24. That the above amendments be given immediate effect for all active native title proceedings. If this recommendation is not accepted, the Commission recommends that s 84 be amended to provide that the 2007 amendments to s 84 be given immediate effect to all active proceedings, or at the very least to all native title proceedings that have not proceeded beyond the hearing of early evidence.
25. That the Government explore other options to provide a reduced form of participation in native title proceedings, such as for respondents who only wish to ensure that their rights and interests are preserved under any final determination.
26. That s 84 be amended to require the court to regularly review the party list for all active native title proceedings and, where appropriate, to require a party to show cause for its continued involvement.

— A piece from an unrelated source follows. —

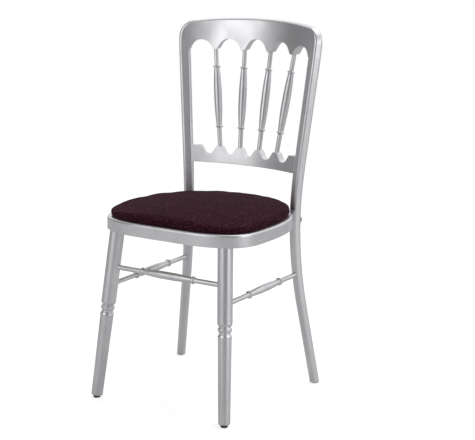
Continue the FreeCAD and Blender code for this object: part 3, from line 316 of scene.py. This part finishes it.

27. That the Native Title Act be amended to confer on the NNTT the function of advising the court in relation to its conduct of regular reviews of the party list referred to in recommendation 25.
28. That the Native Title Act be amended to direct the court to consider appointing a representative party in circumstances where multiple respondents have substantially the same interest in the proceeding, either upon application by a party or on the court’s own motion.
Respondent funding scheme
29. That the Government review the operation of the respondent funding scheme established under s 183 to:
a. provide for greater transparency and accountability of decision-making
b. introduce mechanisms to facilitate the withdrawal of funding in the case of inappropriate conduct by the party upon application by another party or the NNTT
c. provide greater clarity as to when a party has failed to act reasonably, such as by requiring parties to abide by the Commonwealth model litigant guidelines.